__RECORDED INFORMATION__.
[start]
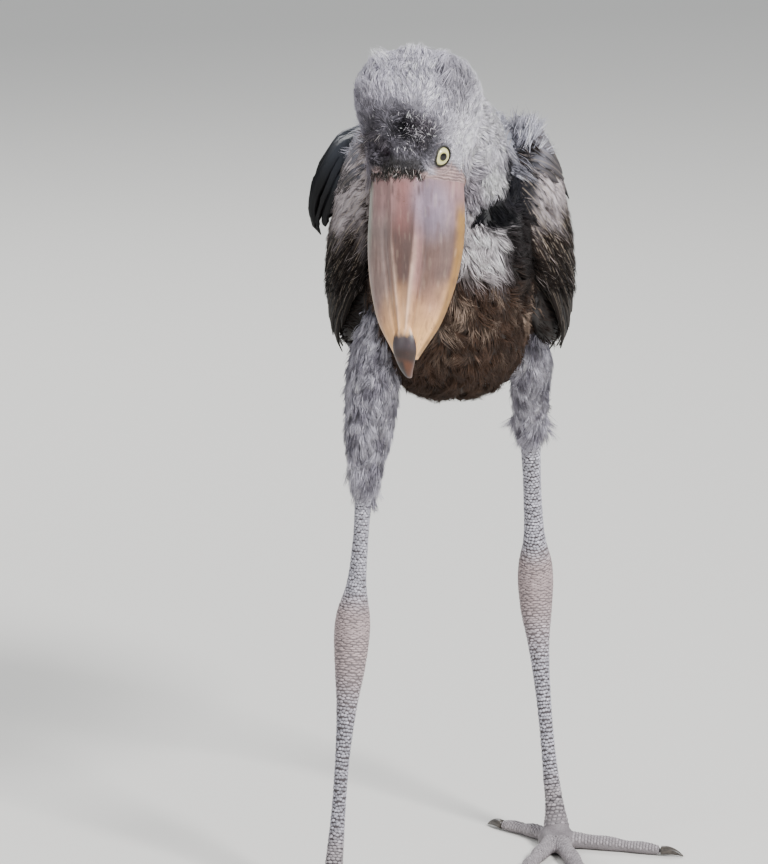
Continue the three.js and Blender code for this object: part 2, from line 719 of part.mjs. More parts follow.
for (const [side, leg] of Object.entries(legs)) {
  const locks = hemLocks(leg, side === 'left' ? 61 : 73);
  const thighNode = fused([thighBody(leg), ...locks], [trunkRoom, shinBody(leg, touchingGap)]);
  bird.add(node(`thigh_${side}`, thighNode, paleDown));
  bird.add(node(`shin_${side}`, fused([shinBody(leg)]), legSkin));
  const tarsus = fused([tarsusBody(leg)], [shinBody(leg, touchingGap), footPad(leg.foot, touchingGap)]);
  bird.add(node(`tarsus_${side}`, tarsus, legSkin));
  bird.add(node(`foot_${side}`, fused([footPad(leg.foot)]), legSkin));
  for (const [digit, spec] of Object.entries(leg.toes)) {
    bird.add(node(`toe_${side}_${digit}`, toe(leg, digit), legSkin));
    bird.add(node(`claw_${side}_${digit}`, claw(leg.foot, spec), clawHorn));
  }
}

// The origin goes on the floor, under the middle of the bird
const extent = new THREE.Box3().setFromObject(bird);
const middle = extent.getCenter(new THREE.Vector3());
bird.position.set(-middle.x, -middle.y, -extent.min.z);

const shoebill = new THREE.Group();
shoebill.add(bird);

export default shoebill;
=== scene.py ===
# A fledgling shoebill that stands with its head bowed, as a life-size museum model.
# The bird faces -Y, its left is +X and +Z is up. Tables are in the bird's own millimetres.
import math
import bpy
import numpy as np
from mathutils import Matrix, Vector, kdtree
from mathutils.bvhtree import BVHTree


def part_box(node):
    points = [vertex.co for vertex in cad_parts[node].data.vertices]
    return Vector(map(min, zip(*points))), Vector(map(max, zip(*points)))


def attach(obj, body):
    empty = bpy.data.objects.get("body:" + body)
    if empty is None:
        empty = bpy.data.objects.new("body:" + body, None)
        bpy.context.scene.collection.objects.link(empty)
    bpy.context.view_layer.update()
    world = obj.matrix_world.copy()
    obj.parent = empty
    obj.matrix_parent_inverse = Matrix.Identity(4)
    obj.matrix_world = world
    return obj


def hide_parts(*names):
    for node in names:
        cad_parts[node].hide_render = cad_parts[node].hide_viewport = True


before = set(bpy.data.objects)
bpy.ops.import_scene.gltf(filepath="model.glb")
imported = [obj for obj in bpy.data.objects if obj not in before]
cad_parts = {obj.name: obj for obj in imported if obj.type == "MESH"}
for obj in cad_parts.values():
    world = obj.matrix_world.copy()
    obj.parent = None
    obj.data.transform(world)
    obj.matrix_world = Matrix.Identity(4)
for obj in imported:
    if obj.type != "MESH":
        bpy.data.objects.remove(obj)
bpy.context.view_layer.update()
draw = np.random.default_rng(41)

# Where the bird stands: its left foot gives the place of its own millimetres in the frame
leftFoot = np.array([98.0, -8.0, 0.0])
footLow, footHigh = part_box("foot_left")
birdShift = np.array([500 * (footLow.x + footHigh.x), 500 * (footLow.y + footHigh.y), 0.0]) - leftFoot


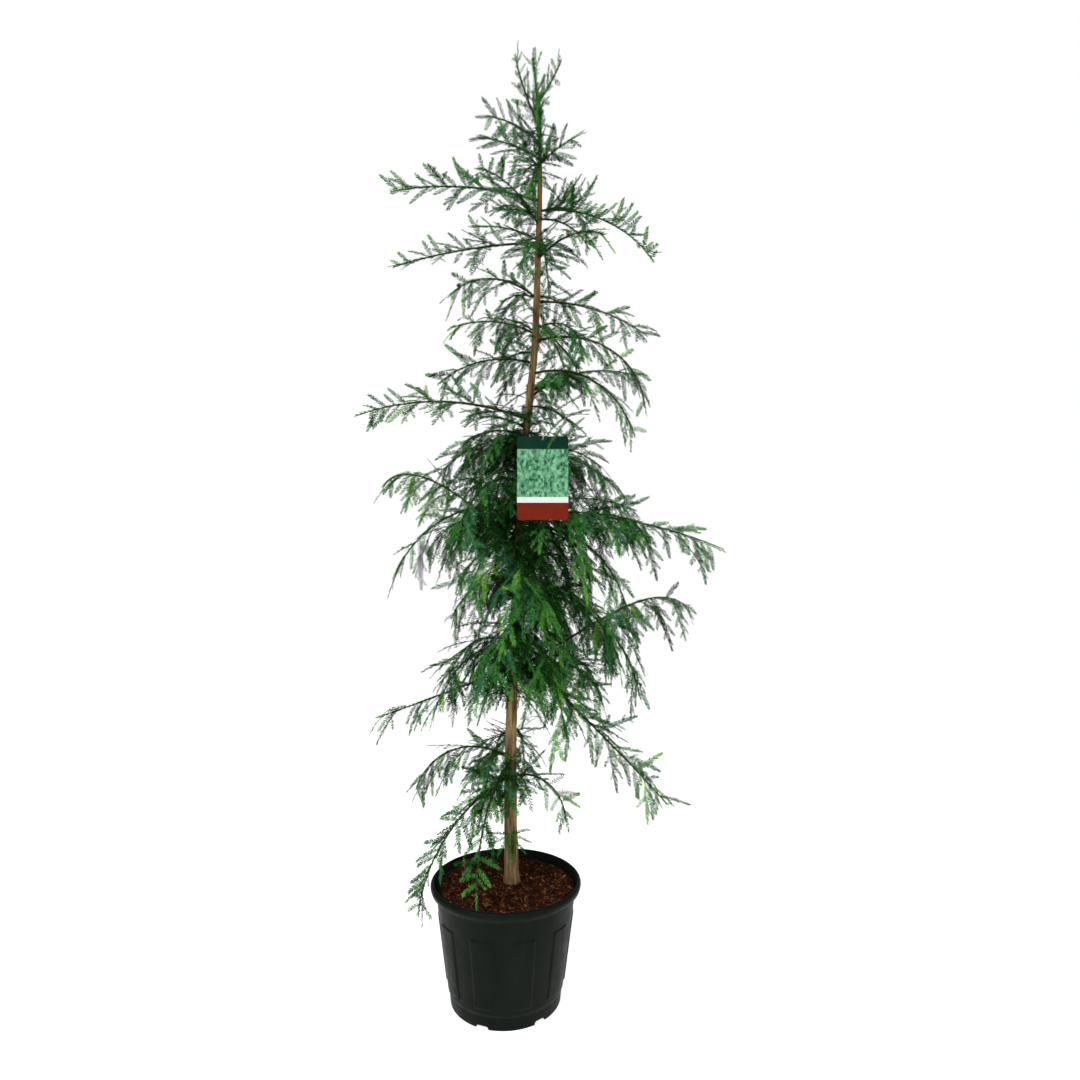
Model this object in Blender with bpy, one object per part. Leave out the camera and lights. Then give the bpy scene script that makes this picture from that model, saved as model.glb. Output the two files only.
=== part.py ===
# Young coast redwood in a round nursery pot.
# Metres, +Z up. The origin is the centre of the pot's flat underside.
# The plant's left and right are along -X and +X, its front is towards -Y.

import math
import random
from collections import namedtuple

import bpy
import bmesh
from mathutils import Vector
from mathutils.bvhtree import BVHTree

# Clearances
GAP = 0.0003            # air between two neighbouring solids
STEM_GAP = 0.0004       # air between a bough's tip and its stem
TEST_GROW = 0.0006      # a spray is tested this much fatter than it is made

# Pot
PANELS = 10             # raised upright panels round the wall
PANEL_STEP = 360.0 / PANELS
PANEL_SPAN = 18.0       # degrees that one panel covers
PANEL_SIDE = 1.2        # degrees that the panel's side slope covers
PANEL_RISE = 0.0025
PANEL_FOOT = 0.052
PANEL_HEAD = 0.231
PANEL_SLOPE = 0.004
WALL = 0.0025
FLOOR = 0.004
FOOT_STEP_RISE = 0.006  # height of the small step above the foot
FOOT_RADIUS = 0.1490
FOOT_TOP = 0.034
STEP_IN = 0.0030
NECK_Z = 0.283
NECK_RADIUS = 0.1895
LIP_RADIUS = 0.2050
LIP_UNDER = 0.287
# The lip's profile: height above its underside or below the rim, and how far
# it stays inside the lip's full radius.
LIP_PROFILE_LOW = ((0.0, 0.0060), (0.0060, 0.0015))
LIP_PROFILE_HIGH = ((0.0070, 0.0), (0.0015, 0.0030), (0.0, 0.0070))
RIM_Z = 0.311
RIM_INNER = 0.1950
NOTCHES = 6
NOTCH_WIDTH = 0.036
NOTCH_HEIGHT = 0.013
NOTCH_INNER = 0.136
NOTCH_OUTER = 0.170
NOTCH_TAPER = 0.004     # a notch is this much narrower at its top, on each side
NOTCH_FIRST = 249.0     # azimuth of the notch left of the front

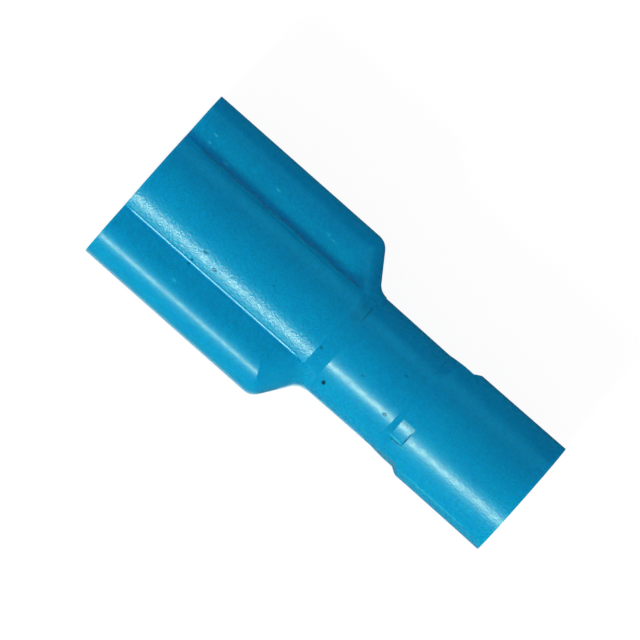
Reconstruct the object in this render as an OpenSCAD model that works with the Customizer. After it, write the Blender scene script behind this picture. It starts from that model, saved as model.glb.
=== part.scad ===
[end]
__CHALLENGE__.
Extract and output the part that opens with the line containing "of the bird" and closes with the line containing "birdShift = np.array([500", unchanged, ends included.

__FINISHED TASK__.
// The origin goes on the floor, under the middle of the bird
const extent = new THREE.Box3().setFromObject(bird);
const middle = extent.getCenter(new THREE.Vector3());
bird.position.set(-middle.x, -middle.y, -extent.min.z);

const shoebill = new THREE.Group();
shoebill.add(bird);

export default shoebill;
=== scene.py ===
# A fledgling shoebill that stands with its head bowed, as a life-size museum model.
# The bird faces -Y, its left is +X and +Z is up. Tables are in the bird's own millimetres.
import math
import bpy
import numpy as np
from mathutils import Matrix, Vector, kdtree
from mathutils.bvhtree import BVHTree


def part_box(node):
    points = [vertex.co for vertex in cad_parts[node].data.vertices]
    return Vector(map(min, zip(*points))), Vector(map(max, zip(*points)))


def attach(obj, body):
    empty = bpy.data.objects.get("body:" + body)
    if empty is None:
        empty = bpy.data.objects.new("body:" + body, None)
        bpy.context.scene.collection.objects.link(empty)
    bpy.context.view_layer.update()
    world = obj.matrix_world.copy()
    obj.parent = empty
    obj.matrix_parent_inverse = Matrix.Identity(4)
    obj.matrix_world = world
    return obj


def hide_parts(*names):
    for node in names:
        cad_parts[node].hide_render = cad_parts[node].hide_viewport = True


before = set(bpy.data.objects)
bpy.ops.import_scene.gltf(filepath="model.glb")
imported = [obj for obj in bpy.data.objects if obj not in before]
cad_parts = {obj.name: obj for obj in imported if obj.type == "MESH"}
for obj in cad_parts.values():
    world = obj.matrix_world.copy()
    obj.parent = None
    obj.data.transform(world)
    obj.matrix_world = Matrix.Identity(4)
for obj in imported:
    if obj.type != "MESH":
        bpy.data.objects.remove(obj)
bpy.context.view_layer.update()
draw = np.random.default_rng(41)

# Where the bird stands: its left foot gives the place of its own millimetres in the frame
leftFoot = np.array([98.0, -8.0, 0.0])
footLow, footHigh = part_box("foot_left")
birdShift = np.array([500 * (footLow.x + footHigh.x), 500 * (footLow.y + footHigh.y), 0.0]) - leftFoot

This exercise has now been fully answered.